MLICOM/My Life is Comp Lit.

Call it an attempt to "reclaim Comp Lit" for myself, but I've decided to write a blog about my multilingual and multicultural exploits. Comparative Literature is an experience that is very different depending on the person, but I'm hoping that all those who read this blog can relate even just a little bit to what it is I'm talking about when it comes to studying and conducting research in COM.


I joined the Department of Comparative Literature in Fall 2009, deciding to concentrate early, get my Junior Papers done early, and go abroad my Junior Spring 2011. Unfortunately, that never happened, but I'm hoping that my thesis research into China and Brazil will take me abroad for a good portion of Summer 2011. So this semester has been a reflective time in which I learn as much as I can, while I can, about different languages and cultures in order to create that mandatory magnum opus called the Senior Thesis.

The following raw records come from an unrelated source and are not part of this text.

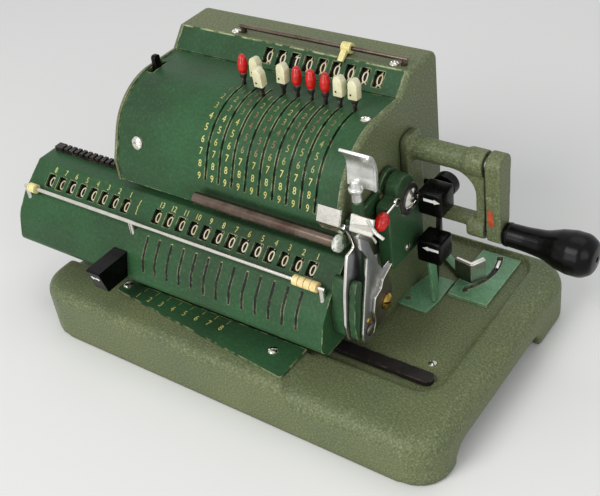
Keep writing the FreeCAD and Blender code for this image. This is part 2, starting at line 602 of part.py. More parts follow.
# Rails of the carriage: a bar let into the deck and a guide between the side walls.
front_bar = new_body("front_bar")
pad(front_bar, "XY", [
    ("rail_left", "rail_front"), ("rail_right", "rail_front", "(rail_rear - rail_front) / 2.1"),
    ("rail_right", "rail_rear", "(rail_rear - rail_front) / 2.1"), ("rail_left", "rail_rear"),
], "rail_low", "rail_top - rail_low")
rear_bar = box("rear_bar", "inner_left", "guide_front", "guide_low", "inner_length",
               "guide_rear - guide_front", "guide_high - guide_low")
keep(group("carriage_rail", front_bar, rear_bar))

# Marker rod on top of the hood.
posts = [rod("rod_post", "z", end, "hood_rod_y", "hood_top", "post_radius", "hood_rod_rise")
         for end in ("hood_rod_left", "hood_rod_right")]
bar = rod("top_rod", "x", "hood_rod_left - 2", "hood_rod_y", "rod_z", "rod_radius",
          "hood_rod_right - hood_rod_left + 4")
keep(fuse("hood_rod", bar, *posts))

# Screw heads: on the cover, beside the marker rod, on the platform, and the cap on the housing.
def radial_screw(name, x, angle, radius):
    """A head that stands square on the drum cover; along is the way down its flat front."""
    item = doc.addObject("Part::Cylinder", name)
    bind(item, Radius=radius, Height="screw_height")
    along = f"({angle} - cover_arc_end)" if number(angle) > number("cover_arc_end") else "0"
    flat = f"min({angle}; cover_arc_end)"
    return place(item, x,
                 f"drum_y + cover_radius * cos({flat}) - {along} * sin({flat})",
                 f"drum_z + cover_radius * sin({flat}) + {along} * cos({flat})",
                 (1, 0, 0), f"{flat} - 90")


screws = [
    radial_screw("cover_screw", "cover_screw_x", "cover_arc_end + 5", "cover_screw_radius"),
    radial_screw("edge_screw", "inner_right - screw_radius - 1", "92", "screw_radius"),
    rod("rod_screw_left", "z", "hood_rod_left - 4", "hood_rod_y - 1.5", "hood_top", "screw_radius",
        "screw_height"),
    rod("rod_screw_right", "z", "hood_rod_right - 4.5", "hood_rod_y - 1.5", "hood_top", "screw_radius",
        "screw_height"),
    rod("scale_screw_left", "z", "scale_left + 4", "platform_rear - 4.5",
        "platform_height + scale_thickness", "screw_radius", "screw_height / 2"),
    rod("scale_screw_right", "z", "platform_right - 14", "platform_rear - 9.5",
        "platform_height + scale_thickness", "screw_radius", "screw_height / 2"),
    rod("deck_screw", "z", "deck_screw_x", "deck_screw_y", "deck_height", "screw_radius",
        "screw_height / 2"),
    rod("housing_cap", "x", "housing_right", "drum_y", "drum_z", "cap_radius", "cap_thickness"),
    rod("housing_screw", "x", "housing_right", "drum_y - 2", "housing_foot + 5", "screw_radius * 0.8",
        "screw_height / 2"),
]
keep(group("casing_screws", *screws))

# Shafts and drums inside the casing.
keep(rod("dial_shaft", "x", "shaft_left", "dial_y", "dial_z", "spindle_radius", "shaft_right - shaft_left"))
drum = keep(new_body("pinwheel_drum"))
pad(drum, "YZ", ("drum_y", "drum_z", "drum_core"), "last_digit_x - disc_width",
    "gear_x - last_digit_x + disc_width")
disc = pad(drum, "YZ", ("drum_y", "drum_z", "drum_radius"), "first_digit_x - disc_width / 2", "disc_width")
repeat(drum, disc, "slot_count", "pitch")
pocket(drum, "YZ", ("drum_y", "drum_z", "shaft_radius + running_gap"), "last_digit_x - disc_width - 1",
       "first_digit_x - last_digit_x + 2 * disc_width + 2")
keep(fuse("drum_shaft",
          rod("drum_axle", "x", "frame_left", "drum_y", "drum_z", "shaft_radius",
              "frame_right - frame_left + 1"),
          rod("drum_gear", "x", "gear_x", "drum_y", "drum_z", "gear_radius", "gear_width")))

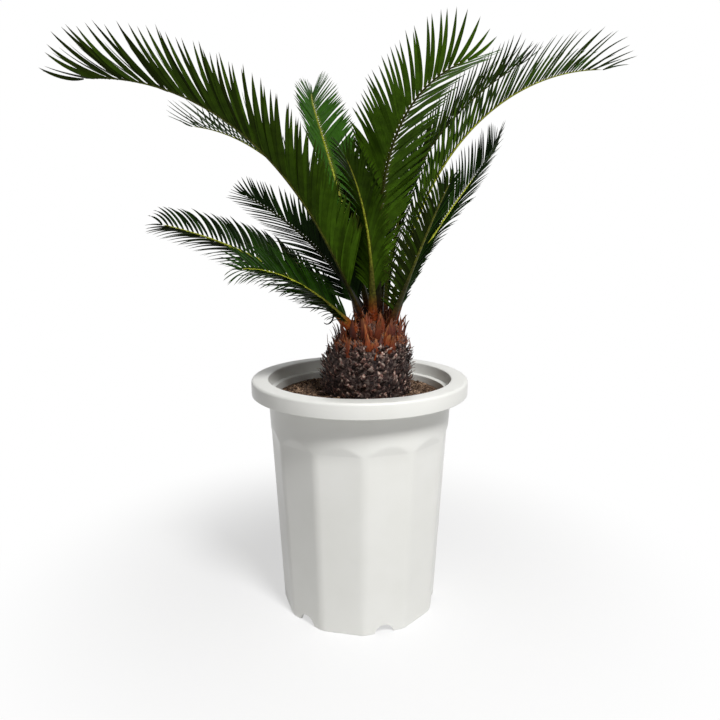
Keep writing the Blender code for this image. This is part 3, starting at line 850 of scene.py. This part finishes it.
class SAGO_OT_make_fronds(bpy.types.Operator):
    """Makes every frond: its stalk, its midrib and two rows of leaflets"""

    bl_idname = "sago.make_fronds"
    bl_label = "Make fronds"

    def execute(self, context):
        settings = context.scene.sago_fronds
        materials = [
            leaf_material("waxy_leaf_upper_side", settings.upper_fresh, settings.upper_old_and_shade,
                          settings.leaflet_foot, settings.leaflet_tip, 0.36),
            leaf_material("leaf_under_side", settings.under_fresh, settings.under_old_and_shade,
                          settings.leaflet_foot, settings.leaflet_tip, 0.5),
            stalk_material(settings.stalk_foot, settings.stalk_middle, settings.stalk),
        ]
        crown = solid_surface("trunk")
        for frond in FRONDS:
            make_frond(frond, seat(crown, frond), settings, materials)
        return {"FINISHED"}


def solid_surface(node):
    """A solid's surface to measure from."""
    surface = bmesh.new()
    surface.from_mesh(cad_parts[node].data)
    tree = BVHTree.FromBMesh(surface)
    surface.free()
    return tree


# ---- trunk


def outline_point(share):
    """(radius, height) at a share of the way down the trunk's outline, by Catmull-Rom."""
    last = len(TRUNK_OUTLINE) - 1
    position = min(share * last, last - 1e-9)
    i = int(position)
    t = position - i
    a, b, c, d = (Vector(TRUNK_OUTLINE[min(max(j, 0), last)]) for j in range(i - 1, i + 3))
    line = 2.0 * b + (c - a) * t
    line += (2.0 * a - 5.0 * b + 4.0 * c - d) * t**2 + (3.0 * (b - c) + d - a) * t**3
    return max(line[0] / 2.0, 0.0), line[1] / 2.0


def trunk_middle(height):
    lean = smooth(height, LEAN_START, LEAN_END)
    return POT_AXIS + Vector((mix(TRUNK_OFFSET, CROWN_OFFSET, lean), 0.0, 0.0))


def trunk_point(share, degrees, grow=0.0):
    radius, height = outline_point(share)
    return trunk_middle(height) + polar(radius + grow, degrees, height)


def add_trunk_core(shape):
    """The trunk under its leaf bases, closed below the soil."""
    rings = []
    for i in range(1, CORE_RINGS + 1):
        share = i / CORE_RINGS
        corners = []
        for j in range(CORE_COLUMNS):
            degrees = 360.0 * j / CORE_COLUMNS
            rough = lumps(trunk_point(share, degrees, -CORE_INSET), *CORE_LUMPS)
            corners.append(trunk_point(share, degrees, rough - CORE_INSET))
        height = corners[0].z
        wool = smooth(height, WOOL_BOTTOM, WOOL_TOP)
        # Along 0.2 gives the core, deep among the leaf bases, much of their painted crevice shade
        rings.append(shape.ring(corners, 0.2, 0.3 + 0.5 * wool))
    shape.loft(rings[::-1])


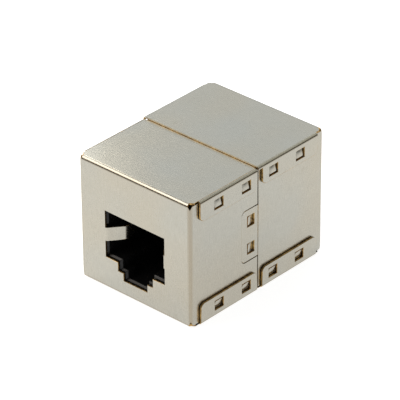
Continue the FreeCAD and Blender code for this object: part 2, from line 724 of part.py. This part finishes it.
def build_board():
    """The circuit board between the jacks, with two rows of plated holes for the contacts' tails
    and two holes for the housings' pegs."""
    body = new_body("circuit_board", "front")
    edge = named("board_gap")
    outline = box_outline(-recess_inside + edge, recess_inside - edge, gauge + edge,
                          named("front_height") - gauge - edge)
    thick = named("board_thickness")
    extrude(body, "Pad", "board", "XZ_Plane", [outline], board_near, thick)
    tails = new_sketch(body, "tail_holes_outline", "XZ_Plane", board_near)
    for row in (low_row, high_row):
        draw_circle(tails, contact_place(0), row, named("hole_diameter"))
    holes = carry(body, "Pocket", "tail_holes", tails, "XZ_Plane", thick)
    repeat(body, "tail_hole_rows", [holes], "X_Axis", named("contact_pitch"), CONTACTS)
    pegs = new_sketch(body, "peg_holes_outline", "XZ_Plane", board_near)
    for side in (-0.5, 0.5):
        draw_circle(pegs, named("peg_spacing") * side, named("peg_height"),
                    named("peg_diameter") + named("peg_fit") * 2)
    carry(body, "Pocket", "peg_holes", pegs, "XZ_Plane", thick)
    return body


# ---------------------------------------------------------------------------------------------
# The assembly, its checks and its files
# ---------------------------------------------------------------------------------------------
def check_features():
    """Stops on a feature that failed, and on a pad or pocket that changed nothing."""
    for item in doc.Objects:
        if "Invalid" in item.State or "Error" in item.State:
            group = item.getParentGeoFeatureGroup()
            raise RuntimeError("%s failed in %s" % (item.Label, group.Label))
        if item.TypeId in ("PartDesign::Pocket", "PartDesign::Pad") and item.BaseFeature:
            change = item.Shape.Volume - item.BaseFeature.Shape.Volume
            if change * (1 if item.TypeId == "PartDesign::Pad" else -1) <= 0:
                raise RuntimeError("%s changed nothing" % item.Label)


def write_parts(bodies):
    """Writes each piece to its own file, once it is known to be one valid solid."""
    os.makedirs("parts", exist_ok=True)
    for body in bodies:
        shape = body.Shape
        if shape.isNull() or not shape.isValid() or len(shape.Solids) != 1:
            raise RuntimeError("%s isn't one valid solid" % body.Label)
        shape.exportStep("parts/%s.step" % body.Label)


pieces = [build_board()]
for half in HALVES:
    pieces.append(build_shell(half))
    pieces.append(build_housing(half))
    pieces.append(build_carrier(half))
    pieces += [build_contact(half, number) for number in range(CONTACTS)]
for piece in pieces:
    piece.Tip.Refine = True
doc.recompute()
check_features()
write_parts(pieces)
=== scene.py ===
"""The looks of the shielded RJ45 inline coupler: satin nickel-plated sheet with bare brass cut
edges, black mouldings with softened edges, gilded contacts and a green board.

Metres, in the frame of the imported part: +Z up, the front socket opens towards -Y. The shells
and the jack housings are shown by pieces made from their own solids with softened edges; the
carriers, contacts and board are shown as they are.
"""

import math

import bmesh
import bpy
import numpy as np
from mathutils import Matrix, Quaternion, Vector


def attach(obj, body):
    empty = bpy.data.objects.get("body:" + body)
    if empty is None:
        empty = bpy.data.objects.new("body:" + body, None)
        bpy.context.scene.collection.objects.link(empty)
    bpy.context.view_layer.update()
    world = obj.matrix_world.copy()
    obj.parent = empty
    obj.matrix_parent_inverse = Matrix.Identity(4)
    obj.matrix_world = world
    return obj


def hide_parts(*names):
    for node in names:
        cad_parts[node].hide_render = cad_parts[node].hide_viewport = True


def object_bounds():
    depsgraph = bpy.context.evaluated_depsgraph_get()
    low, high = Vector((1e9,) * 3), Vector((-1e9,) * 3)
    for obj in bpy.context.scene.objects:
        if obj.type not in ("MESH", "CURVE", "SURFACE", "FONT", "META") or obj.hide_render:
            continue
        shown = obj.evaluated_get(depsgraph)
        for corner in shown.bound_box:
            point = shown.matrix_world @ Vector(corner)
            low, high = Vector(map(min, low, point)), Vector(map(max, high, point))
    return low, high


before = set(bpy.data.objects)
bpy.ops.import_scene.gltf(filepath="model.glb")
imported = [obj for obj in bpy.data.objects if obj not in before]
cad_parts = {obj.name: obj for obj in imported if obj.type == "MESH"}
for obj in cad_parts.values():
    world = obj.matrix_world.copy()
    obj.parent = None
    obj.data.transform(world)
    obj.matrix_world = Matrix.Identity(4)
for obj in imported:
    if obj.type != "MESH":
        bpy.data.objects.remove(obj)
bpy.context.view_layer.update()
low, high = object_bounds()
middle = (low + high) / 2

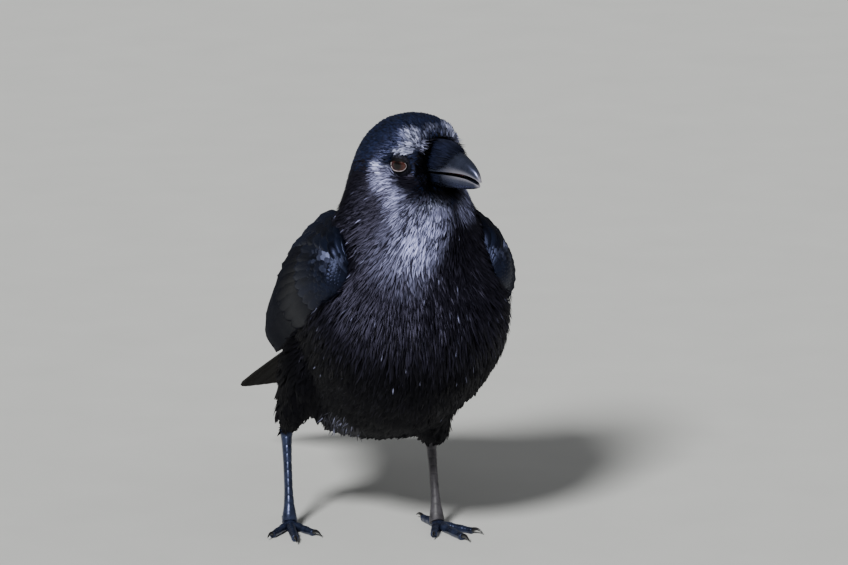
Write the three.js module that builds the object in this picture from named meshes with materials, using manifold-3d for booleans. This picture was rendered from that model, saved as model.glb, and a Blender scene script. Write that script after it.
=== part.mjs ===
// A standing crow at life size, as a still museum model. Millimetres, +Z up.
// The crow faces -Y, its left side is +X, and its head is turned to its left.
// Every solid is built about the crow's own midplane at X = 0, with the ground at Z = 0.
// The finished group is then moved so that its box stands centred on the origin.
import * as THREE from "three";
import { mergeVertices } from "three/addons/utils/BufferGeometryUtils.js";
import Module from "manifold-3d";

const wasm = await Module();
wasm.setup();

// ---------------------------------------------------------------- driving sizes

const GAP = 0.3; // between neighbouring solids
const HEAD_CENTRE = { front: 58, up: 262 }; // middle of the head, at eye level
const HEAD_TURN = THREE.MathUtils.degToRad(22); // to the crow's left
const TURN_STARTS = 200; // height at which the neck begins to twist
const TURN_ENDS = 246; // height above which the head is fully turned
const BILL_LENGTH = 77.5; // from the middle of the head to the tip
const EYE = { ahead: 19.8, aside: 18.9, above: 0.4, radius: 7.2 };
const TARSUS_FOOT = 7; // height of the joint between tarsus and toes
const FEET = {
  right: { left: -59, front: -14, toeOut: -1, ankleLeft: 3.5, ankleUp: 61, cuff: 1.1 },
  left: { left: 35, front: 14, toeOut: 1, ankleLeft: 1.5, ankleUp: 57, cuff: 1.45 },
};

const BODY_SIDES = 20; // points round a ring of the body
const BODY_STEPS = 2; // rings from one body station to the next

const MATERIALS = {
  plumage: new THREE.MeshStandardMaterial({ color: 0x0d0d12, roughness: 0.55, metalness: 0 }),
  flight_feather: new THREE.MeshStandardMaterial({ color: 0x0a0b12, roughness: 0.4, metalness: 0 }),
  bill: new THREE.MeshStandardMaterial({ color: 0x1c1e22, roughness: 0.35, metalness: 0 }),
  leg_skin: new THREE.MeshStandardMaterial({ color: 0x1f2126, roughness: 0.4, metalness: 0 }),
  claw: new THREE.MeshStandardMaterial({ color: 0x121214, roughness: 0.3, metalness: 0 }),
  eye: new THREE.MeshStandardMaterial({ color: 0x2a1710, roughness: 0.08, metalness: 0 }),
  tongue: new THREE.MeshStandardMaterial({ color: 0x8c5f66, roughness: 0.45, metalness: 0 }),
};

// ---------------------------------------------------------------- shared helpers

// A point given as the crow would say it: to its left, to its front and up.
const at = (left, front, up) => new THREE.Vector3(left, -front, up);

const smooth = (t) => THREE.MathUtils.smoothstep(t, 0, 1);

// Catmull-Rom value through equal-length rows of numbers, at u from 0 to 1.
function along(rows, u) {
  const place = THREE.MathUtils.clamp(u, 0, 1) * (rows.length - 1);
  const i = Math.min(Math.floor(place), rows.length - 2);
  const t = place - i;
  const [a, b, c, d] = [-1, 0, 1, 2].map((k) => rows[THREE.MathUtils.clamp(i + k, 0, rows.length - 1)]);
  return b.map((_, k) => {
    const bend = 2 * a[k] - 5 * b[k] + 4 * c[k] - d[k];
    const twist = 3 * b[k] - a[k] - 3 * c[k] + d[k];
    return b[k] + 0.5 * t * (c[k] - a[k] + t * (bend + t * twist));
  });
}

// One closed skin over rings that have the same even number of points. Each end is closed by
// a ladder between the two halves of its ring, so that a thin curved plate stays a plate.
function loft(rings) {
  const sides = rings[0].length;
  const last = (rings.length - 1) * sides;
  const faces = [];
  for (let j = 0; j < sides; j++) {
    const k = (j + 1) % sides;
    for (let i = 0; i < rings.length - 1; i++) {
      const [a, b] = [i * sides + j, i * sides + k];
      faces.push(a, b, b + sides, a, b + sides, a + sides);
    }
  }
  for (let j = 0; j < sides / 2 - 1; j++) {
    const [a, b, c, d] = [j, j + 1, sides - 2 - j, sides - 1 - j];
    faces.push(a, c, b, a, d, c, last + a, last + b, last + c, last + a, last + c, last + d);
  }
  const geometry = new THREE.BufferGeometry().setFromPoints(rings.flat());
  geometry.setIndex(faces);
  return geometry;
}

// A closed geometry as a solid that can be cut. Its faces are turned outwards if need be.
function solid(geometry) {
  for (const name of ["normal", "uv"]) geometry.deleteAttribute(name);
  const merged = mergeVertices(geometry, 1e-4);
  const index = new Uint32Array(merged.index.array);
  const build = () =>
    new wasm.Manifold(
      new wasm.Mesh({ numProp: 3, vertProperties: merged.attributes.position.array, triVerts: index }),
    );
  const made = build();
  if (made.volume() > 0) return made;
  for (let i = 0; i < index.length; i += 3) [index[i + 1], index[i + 2]] = [index[i + 2], index[i + 1]];
  return build();
}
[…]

So here's what I've been up to lately:


1. Speed-dating with potential thesis advisors. I've been in touch with a ridiculous number of people, and the list will inevitably expand as time goes on:
  • Lynn White-Politics professor specializing in Chinese politics.
  • Thomas Christensen-Former Deputy Secretary of State to East Asia, my Spring '09 professor for the Woody Woo Course in Chinese Foreign Relations
  • David Bellos-Head of Princeton's Program in Translation and Intercultural Communication, French and Comp Lit Professor, all-around British baller.
  • Deborah Kaple-A sociology professor with fluency in Chinese and Russian-"rare as hen's teeth," in Bellos' words-who knows a lot about Sino-Soviet clashes in the modern era
  • Everett Zhang--An East Asian Studies professor specializing in Chinese anthropology
  • Susana Draper--Academic year 2010-2011 COM department representative and professor specializing in Latin American urban development.


    I'm hoping to find someone who's interested in what promises to be an interesting project. As of now, I'm planning to analyze Chinese development with respect to the Olympics and use the information to evaluate to what degree we may predict the impact of the Olympics on Brazil, given the similarities shared between the two countries. I'm planning to look at the history of sports in both countries and the connection of sports to domestic and international politics. I'm also planning to do a literary analysis of the architecture of Beijing, as well as of the performances in the 2008 opening and closing ceremonies. All the while, I'm going to be doing my best to keep my finger on the pulse of Rio with regard to developments on the Olympic committee, with some attention to the World Cup, as well.


    2. Preparing a translation of Mahmoud Darwish's  "ريتا و البندقية" ("Rita and the Rifle") for tomorrow night's Comparative Literature event: Word of Mouth. "Rita and the Rifle" was first published in Darwish's collection آخر الليل (At the end of the night) in 1967 and describes a love affair between a Palestinian man and an Israeli woman. The Israeli, who is comes off as an enemy and an oppressor in Darwish's earlier works here transforms into a beautiful lover. Despite the two characters’ origins, their story of a dangerous and powerful love under fire is one that defies national identification. In portraying the sweetness and the passion of the love affair, Darwish forces his readers to fall under Rita’s power and love her despite her  identity, or at the very least to sympathize in a Palestinian tragedy involving an Israeli woman.  In addition to being one of Darwish’s best-known poems, it has also been transformed into a song, Darwish's words set to music by Marcel Khalife.


    3. Creating a small anthology of selected poetic works of Argentine writer Silvina Ocampo for my Spanish-English translation class. Ocampo would often write a poem under a given title and then use that title again on a second poem. In a few cases, she marked these second poems as "second version" of the first, but for many she did not. It stands to reason that when Ocampo reuses the same title on a new poem, she is deliberately and specially binding the new poem to the old poem. And so, my anthology will be based on these title-sharing new poem-old poem pairs, with the hope of illuminating the bonds between them. I also hope to draw attention to and to recast the idea of translation as "rewriting" within a single language as well as across two languages.



    4. Writing a paper for my Near Eastern Studies class comparing the portrayal of the clash between Islamic Civilization and Christendom in La chanson de Roland and Cantar de mio Cid. I don't know French, which is becoming more and more of an issue, as I look to potential jobs in circles where French is desired or even required. That said, for literary study purposes, it's obviously useful. I think the majority of COM majors know French, perhaps more than those who know Spanish.


    As the title of this post says. MLICOM.
    And so it will be until further notice. Or at least until June 4, 2012.